#### DATASET EXCERPT ####

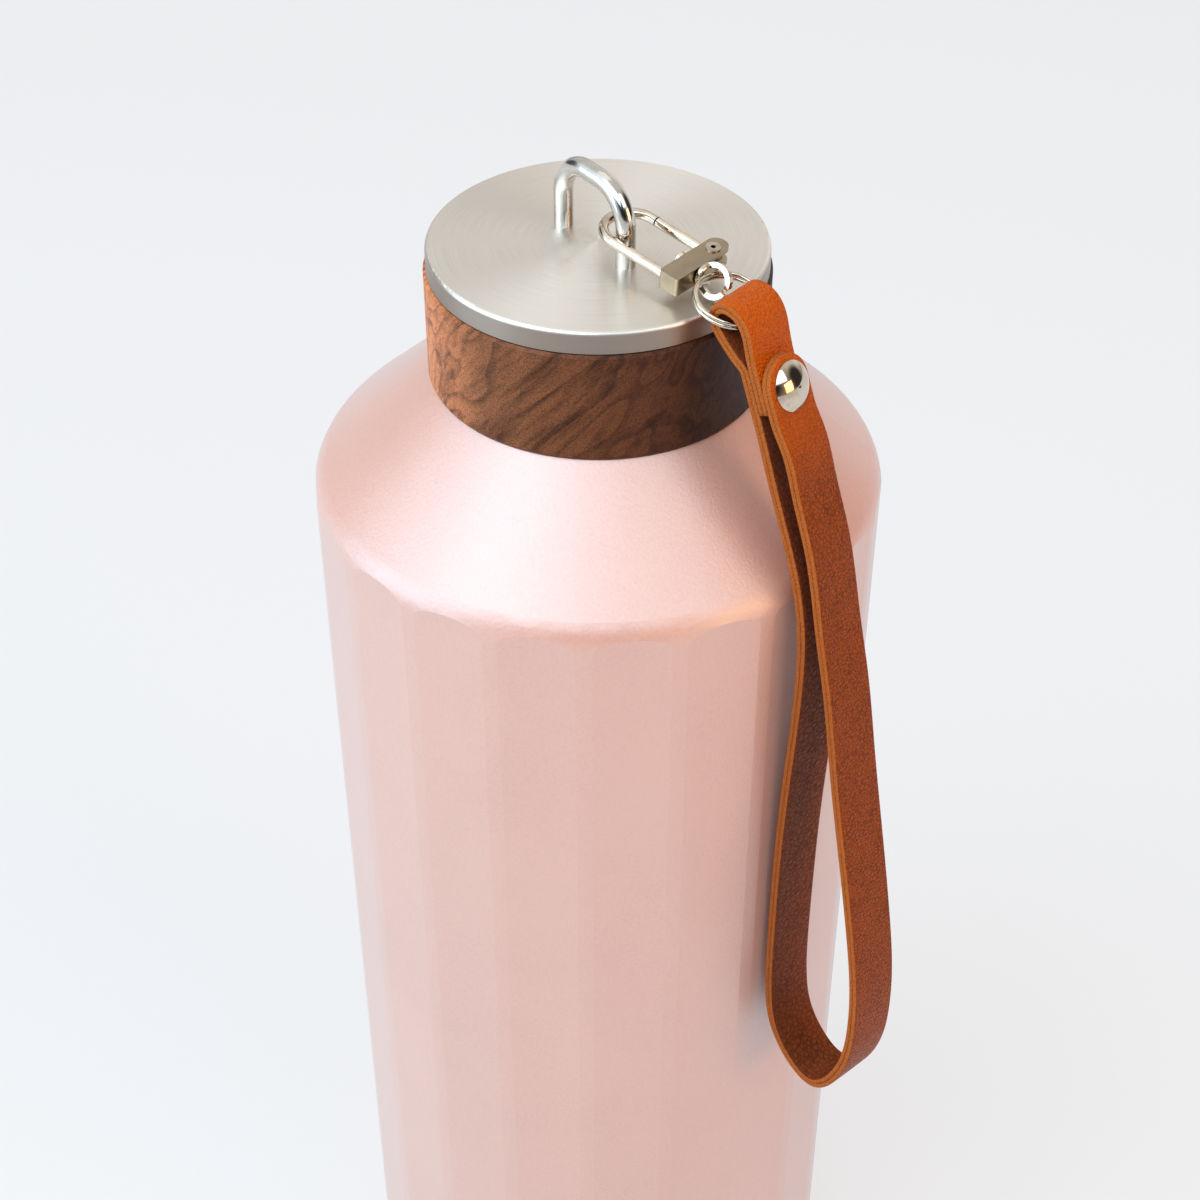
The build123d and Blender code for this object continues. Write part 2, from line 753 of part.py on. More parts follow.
def strap_section(edge, share):
    place = edge.position_at(share)
    heading = edge.tangent_at(share)
    side = turned(strap_twist(place))
    heading = (heading - side * heading.dot(side)).normalized()
    return Plane(origin=place, x_dir=side, z_dir=heading)


def strap_ply(low, high):
    with BuildPart() as ply:
        for edge, stations in strap_stretches:
            for i in range(stations + 1):
                with BuildSketch(strap_section(edge, i / stations)):
                    with Locations((strap_width / 2, (low + high) / 2)):
                        Rectangle(strap_width, high - low)
            loft()
    return ply


def clamp_plane(centre, offset):
    middle = on_route(centre)
    side = turned(twist_at_tip)
    heading = (clamp_heading - side * clamp_heading.dot(side)).normalized()
    outward = heading.cross(side)
    return Plane(
        origin=middle + side * (strap_width / 2) + outward * offset, x_dir=side, z_dir=outward
    )


def round_tip_and_pierce(ply):
    # Rounds the tip and makes the rivet's hole through all three layers
    reach = stack_half + overrun
    with BuildPart(mode=Mode.PRIVATE) as tools:
        with BuildSketch(clamp_plane(clamp_tip, -strap_thickness / 2 - layer_gap / 2)):
            with Locations((0, tip_above - tip_radius / 2 + overrun)):
                Rectangle(strap_width + overrun * 2, tip_radius + overrun * 2)
            with Locations((0, tip_above - tip_radius)):
                Circle(tip_radius, mode=Mode.SUBTRACT)
        extrude(amount=strap_thickness + layer_gap + overrun)
        with BuildSketch(clamp_plane(clamp_tail, -reach)):
            Circle(rivet_stem / 2 + rivet_clearance)
        extrude(amount=reach * 2)
    with BuildPart() as finished:
        add(ply)
        add(tools, mode=Mode.SUBTRACT)
    return finished


strap_outer_ply = round_tip_and_pierce(strap_ply(ply_gap / 2, ply_thickness))
strap_outer_ply.part.label = "strap_outer_ply"
export_step(strap_outer_ply.part, "parts/strap_outer_ply.step")

strap_inner_ply = round_tip_and_pierce(strap_ply(-ply_thickness, -ply_gap / 2))
strap_inner_ply.part.label = "strap_inner_ply"
export_step(strap_inner_ply.part, "parts/strap_inner_ply.step")

# Strap rivet: a domed cap in front, a stem through the three layers and a flat back
with BuildPart() as rivet_cap:
    cap_base = clamp_plane(clamp_tail, stack_half)
    with BuildSketch(cap_base):
        Circle(rivet_cap_diameter / 2)
    extrude(amount=rivet_cap_rim)
    dome_rise = rivet_cap_height - rivet_cap_rim
    dome_radius = (rivet_cap_diameter ** 2 / 4 + dome_rise ** 2) / (2 * dome_rise)
    with BuildSketch(Plane(origin=cap_base.origin, x_dir=cap_base.x_dir, z_dir=-cap_base.y_dir)):
        with BuildLine():
            Line((0, rivet_cap_rim), (rivet_cap_diameter / 2, rivet_cap_rim))
            RadiusArc((rivet_cap_diameter / 2, rivet_cap_rim), (0, rivet_cap_height), -dome_radius)
            Line((0, rivet_cap_height), (0, rivet_cap_rim))
        make_face()
    revolve(axis=Axis(tuple(cap_base.origin), tuple(cap_base.z_dir)))
rivet_cap.part.label = "rivet_cap"
export_step(rivet_cap.part, "parts/rivet_cap.step")

with BuildPart() as rivet_post:
    with BuildSketch(clamp_plane(clamp_tail, -stack_half - rivet_back_height)):
        Circle(rivet_back_diameter / 2)
    extrude(amount=rivet_back_height)
    with BuildSketch(clamp_plane(clamp_tail, -stack_half)):
        Circle(rivet_stem / 2)
    extrude(amount=stack_half * 2)
rivet_post.part.label = "rivet_post"
export_step(rivet_post.part, "parts/rivet_post.step")
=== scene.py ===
import bpy
import math
import numpy as np
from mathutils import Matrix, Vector


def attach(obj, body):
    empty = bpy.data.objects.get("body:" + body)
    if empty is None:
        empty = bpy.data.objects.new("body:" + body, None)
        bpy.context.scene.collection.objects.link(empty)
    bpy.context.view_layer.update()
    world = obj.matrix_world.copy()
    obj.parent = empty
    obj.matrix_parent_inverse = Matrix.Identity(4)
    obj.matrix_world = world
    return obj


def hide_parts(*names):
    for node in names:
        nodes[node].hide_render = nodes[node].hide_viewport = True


# An insulated steel bottle with a walnut-ringed lid, a carry loop and a leather wrist strap.
# Metres, in the model's own frame: +Z up, the photograph looks along +Y from above.

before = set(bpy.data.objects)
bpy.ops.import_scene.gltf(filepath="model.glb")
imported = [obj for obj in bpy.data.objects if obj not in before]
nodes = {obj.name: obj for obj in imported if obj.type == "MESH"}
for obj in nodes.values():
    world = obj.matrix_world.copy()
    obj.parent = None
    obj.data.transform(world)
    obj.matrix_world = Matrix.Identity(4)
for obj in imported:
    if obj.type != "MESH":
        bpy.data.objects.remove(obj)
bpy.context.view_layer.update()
scene = bpy.context.scene
mm = 0.001


# Colours, as linear values
PINK = (0.745, 0.35, 0.245, 1)
PINK_DEEP = (0.685, 0.30, 0.205, 1)
PEARL = (0.56, 0.86, 1.0, 1)
STEEL = (0.86, 0.81, 0.75, 1)
STEEL_DARK = (0.73, 0.68, 0.62, 1)
# Painted shade for the steel's upright faces, standing in for their darker reflection
STEEL_PAINTED_SIDE_SHADE = (0.35, 0.29, 0.25, 1)
NICKEL = (0.68, 0.59, 0.48, 1)
NICKEL_DARK = (0.50, 0.42, 0.32, 1)
BLOCK_NICKEL = (0.43, 0.345, 0.24, 1)
LOOP_STEEL = (0.68, 0.65, 0.61, 1)
WALNUT_LIGHT = (0.27, 0.104, 0.044, 1)
WALNUT_MID = (0.155, 0.057, 0.023, 1)
WALNUT_DARK = (0.050, 0.016, 0.007, 1)
# Painted light and shade for the wood ring: a lit tone on the left, through to a shaded tone on the right
WALNUT_PAINTED_LIGHT = (2.6, 2.4, 2.4, 1)
WALNUT_PAINTED_BRIGHT = (0.92, 0.88, 0.86, 1)
WALNUT_PAINTED_HALF = (0.52, 0.47, 0.43, 1)
WALNUT_PAINTED_SHADE = (0.14, 0.09, 0.06, 1)
RING_PALE = (0.95, 0.94, 0.93, 1)
RING_DARK = (0.52, 0.48, 0.46, 1)
PORE_DARK = (0.25, 0.22, 0.20, 1)
PORE_PALE = (1.7, 1.5, 1.2, 1)
LEATHER_GLOSS = (1.0, 0.60, 0.28, 1)
TAN = (0.33, 0.054, 0.001, 1)
TAN_DEEP = (0.17, 0.024, 0.001, 1)
# Painted highlight: the lighter tone of the strap's top over the ring, where light from above falls
TAN_PAINTED_TOP_LIGHT = (0.58, 0.092, 0.001, 1)
LINING = (0.21, 0.042, 0.012, 1)
LINING_DEEP = (0.12, 0.024, 0.008, 1)
RAW_EDGE = (0.52, 0.135, 0.028, 1)
RAW_EDGE_DEEP = (0.38, 0.085, 0.016, 1)
VESSEL_STEEL = (0.55, 0.55, 0.55, 1)
LINER_BLACK = (0.03, 0.03, 0.032, 1)
FOAM_WHITE = (0.75, 0.74, 0.70, 1)
SILICONE_CLEAR = (0.68, 0.68, 0.66, 1)
SILICONE_PINK = (0.55, 0.38, 0.35, 1)
FLOOR_WHITE = (0.22, 0.222, 0.226, 1)
FLOOR_GLOW = (0.61, 0.612, 0.622, 1)
STUDIO_LOW = (0.42, 0.42, 0.43, 1)
STUDIO_WALL = (0.92, 0.91, 0.89, 1)
STUDIO_HIGH = (0.90, 0.89, 0.87, 1)
STUDIO_CEILING = (0.95, 0.95, 0.94, 1)
STUDIO_SEEN = (0.96, 0.965, 0.98, 1)
WHITE = (1, 1, 1, 1)
BLACK = (0, 0, 0, 1)


# Camera, as solved from the photograph: degrees, and millimetres for the sensor and lens
sensor_width = 36.0
photo_lens = 66.09
camera_place = (0.549 * mm, -345.545 * mm, 490.912 * mm)
camera_pitch = 39.206
camera_yaw = -0.027
camera_data = bpy.data.cameras.new("photo_camera")
camera_data.lens = photo_lens
camera_data.sensor_width = sensor_width
camera_data.sensor_fit = "HORIZONTAL"
camera = bpy.data.objects.new("photo_camera", camera_data)
camera.location = camera_place
camera.rotation_euler = (math.radians(90 - camera_pitch), 0, math.radians(-camera_yaw))
scene.collection.objects.link(camera)
scene.camera = camera
scene.view_settings.view_transform = "Standard"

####

| PROBLEM DESCRIPTION |
Return nothing but the lines running from the line with "make_face()" through the line with "before = set(bpy.data.objects)", exactly as they appear.

| IN RESPONSE |
        make_face()
    revolve(axis=Axis(tuple(cap_base.origin), tuple(cap_base.z_dir)))
rivet_cap.part.label = "rivet_cap"
export_step(rivet_cap.part, "parts/rivet_cap.step")

with BuildPart() as rivet_post:
    with BuildSketch(clamp_plane(clamp_tail, -stack_half - rivet_back_height)):
        Circle(rivet_back_diameter / 2)
    extrude(amount=rivet_back_height)
    with BuildSketch(clamp_plane(clamp_tail, -stack_half)):
        Circle(rivet_stem / 2)
    extrude(amount=stack_half * 2)
rivet_post.part.label = "rivet_post"
export_step(rivet_post.part, "parts/rivet_post.step")
=== scene.py ===
import bpy
import math
import numpy as np
from mathutils import Matrix, Vector


def attach(obj, body):
    empty = bpy.data.objects.get("body:" + body)
    if empty is None:
        empty = bpy.data.objects.new("body:" + body, None)
        bpy.context.scene.collection.objects.link(empty)
    bpy.context.view_layer.update()
    world = obj.matrix_world.copy()
    obj.parent = empty
    obj.matrix_parent_inverse = Matrix.Identity(4)
    obj.matrix_world = world
    return obj


def hide_parts(*names):
    for node in names:
        nodes[node].hide_render = nodes[node].hide_viewport = True


# An insulated steel bottle with a walnut-ringed lid, a carry loop and a leather wrist strap.
# Metres, in the model's own frame: +Z up, the photograph looks along +Y from above.

before = set(bpy.data.objects)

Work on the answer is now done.